Carey garnered All-NEC Tournament honors for the second straight season after averaging 30.5 points per game, 10.0 rebounds per game in 39.0 minutes. He shot 62.2% from the field and 63.6% from three-point range in the postseason.

Carey was named NEC Player of the Week (1/9/17) and selected to the National Association of Basketball Coaches (NABC) Division I District 18 First Team. He was also invited to play in the 4th Annual Gotham Hoops Invitational and tabbed to the Metropolitan Basketball Writers' Association (MBWA) All-MET Third Team.

==Professional career==

===Soles de Santo Domingo Este (2017)===

After playing at Wagner, Carey started his pro career in 2017 with the Dominican club Soles de Santo Domingo Este. Carey played in 14 games and averaged 12.7 points, 5.5 rebounds and 3.4 assists per game.

===Étoile Charleville-Mézières (2017)===

In October 2017, Carey signed with the French club, Étoile Charleville-Mézières. He played in 34 games and averaged 9.2 points, 4.3 rebounds and 2.5 assists per game.

===Huracanes de Tampico (2018)===

In September 2018, Carey signed with the Mexican club Huracanes de Tampico. He played in 11 games and averaged 15.1 points, 3.6 rebounds and 2.8 assists per game.

===Los Prados (2019)===

In the summer of 2019 Carey signed with Los Prados in TBS League in Dominican Republic, but left the team in June. In two TBS games he averaged 13 points, 2 rebounds and 4 assists per game.

===Força Lleida (2019)===

In August 2019, he signed for the Spanish club Força Lleida.

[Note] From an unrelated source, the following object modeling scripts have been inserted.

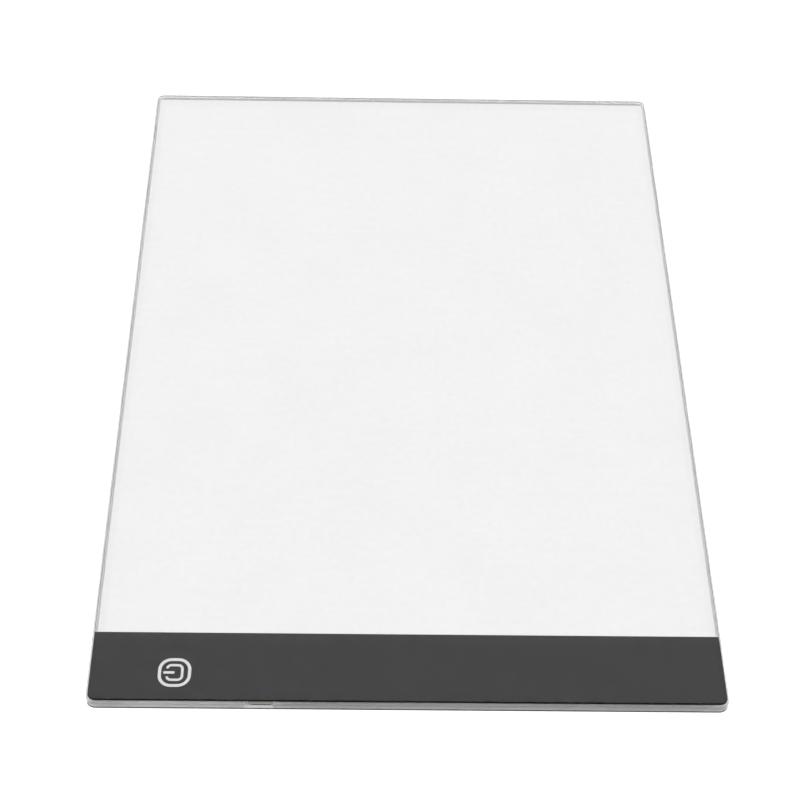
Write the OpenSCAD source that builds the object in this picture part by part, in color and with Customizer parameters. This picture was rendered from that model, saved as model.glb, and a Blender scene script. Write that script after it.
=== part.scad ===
// A4 edge-lit light box for tracing: a thin stack of clear and white sheets,
// lit from one end by a strip of LEDs under a black touch band.
// Frame: millimetres, +Z up, +Y away from the band, origin under the centre.

/* [Pad] */
// Width, side to side
pad_w = 235; // [225:1:260]
// Length, front edge to far edge
pad_l = 335; // [300:1:380]
// Radius of the four upright corners
corner_r = 3.6; // [3:0.1:8]
// Depth of the black control band, from the front edge
band_depth = 30; // [30:1:40]

/* [Sheets] */
// Thickness of the clear front cover
cover_t = 0.8; // [0.5:0.1:1.5]
// Thickness of the clear light guide and of the bar in front of it
guide_t = 3; // [3:0.1:4]
// Thickness of the white back sheet
back_t = 0.8; // [0.5:0.1:1.5]
// Thickness of the diffuser film and of the black mask beside it
film_t = 0.2; // [0.1:0.05:0.3]
// Thickness of the adhesive tapes and of the reflector film
tape_t = 0.1; // [0.1:0.05:0.2]
// How far the cover stands in from the clear edge
edge_step = 0.9; // [0.4:0.1:1.1]
// How far the white film stands in from the clear edge at the sides
film_inset = 1.9; // [1.3:0.1:2.3]
// How far the white film stands in from the clear edge at the far end
film_far_inset = 3.4; // [1.3:0.1:6]
// Height of the anti-slip pads
foot_h = 0.5; // [0.4:0.1:1]

/* [Lighting] */
// Number of LEDs on the strip
led_count = 36; // [12:2:36]
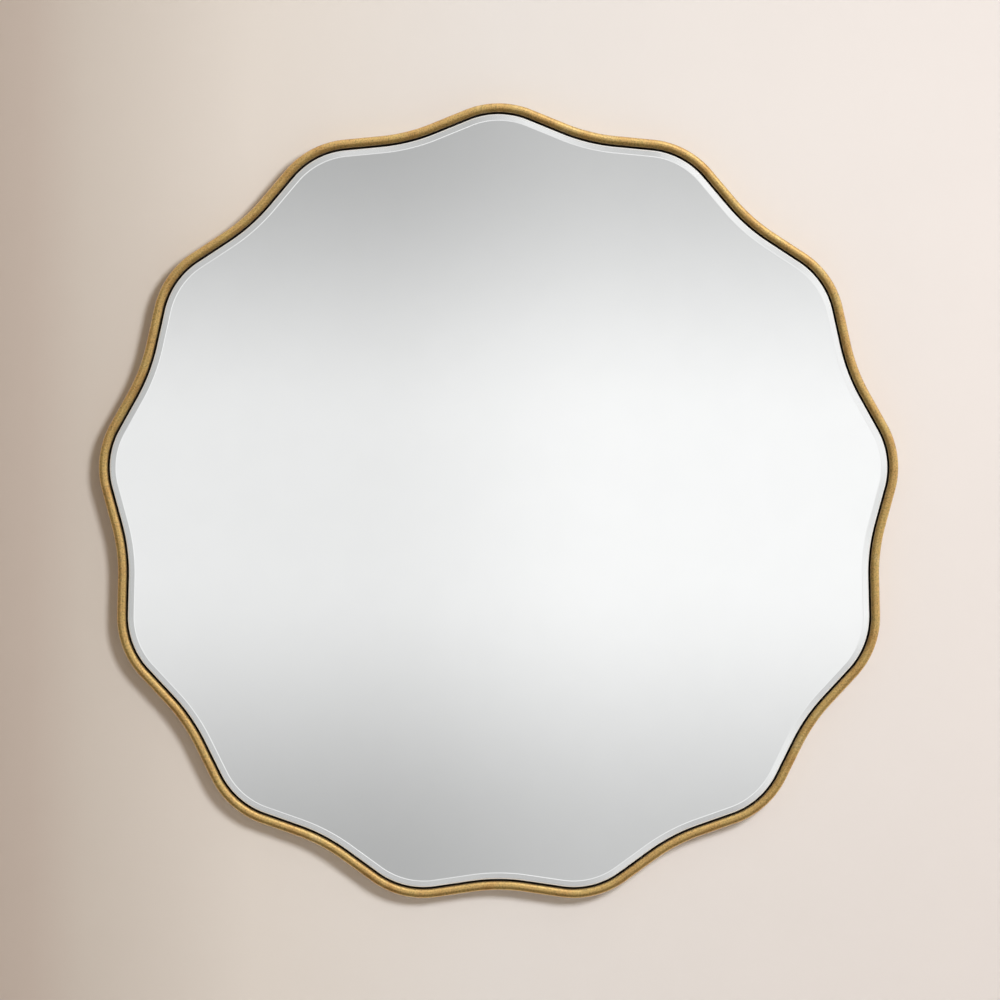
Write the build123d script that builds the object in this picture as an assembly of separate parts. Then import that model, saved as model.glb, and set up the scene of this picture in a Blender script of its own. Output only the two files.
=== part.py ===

===Pully Lausanne Foxes (2020)===

On 12 March 2020 Carey signed with Pully Lausanne Foxes of the Swiss Basketball League.

==National team==

Carey has played for the Bahamas national team since 2009. Carey represented the Bahamas in the 2009 U16 FIBA Americas tournament and averaged 20.9 points, 10.5 rebounds, and 3.5 assists per game. In 2016 Carey represented the Bahamas at 2016 Centrobasket and averaged 8.2 points, 4.4 rebounds, and 3.5 assists per game. In the 2018 Central American and Caribbean Games, Carey averaged 11.3 points, 2.5 rebounds, and 2 assists per game. In the 2019 FIBA Basketball World Cup qualification Carey averaged 11.5 points, 4.3 rebounds, and 2.5 assists per game along with the Men’s FIBA America’s Pre Qualifiers 20.8 points, 6.8 rebounds and 3 assists per game.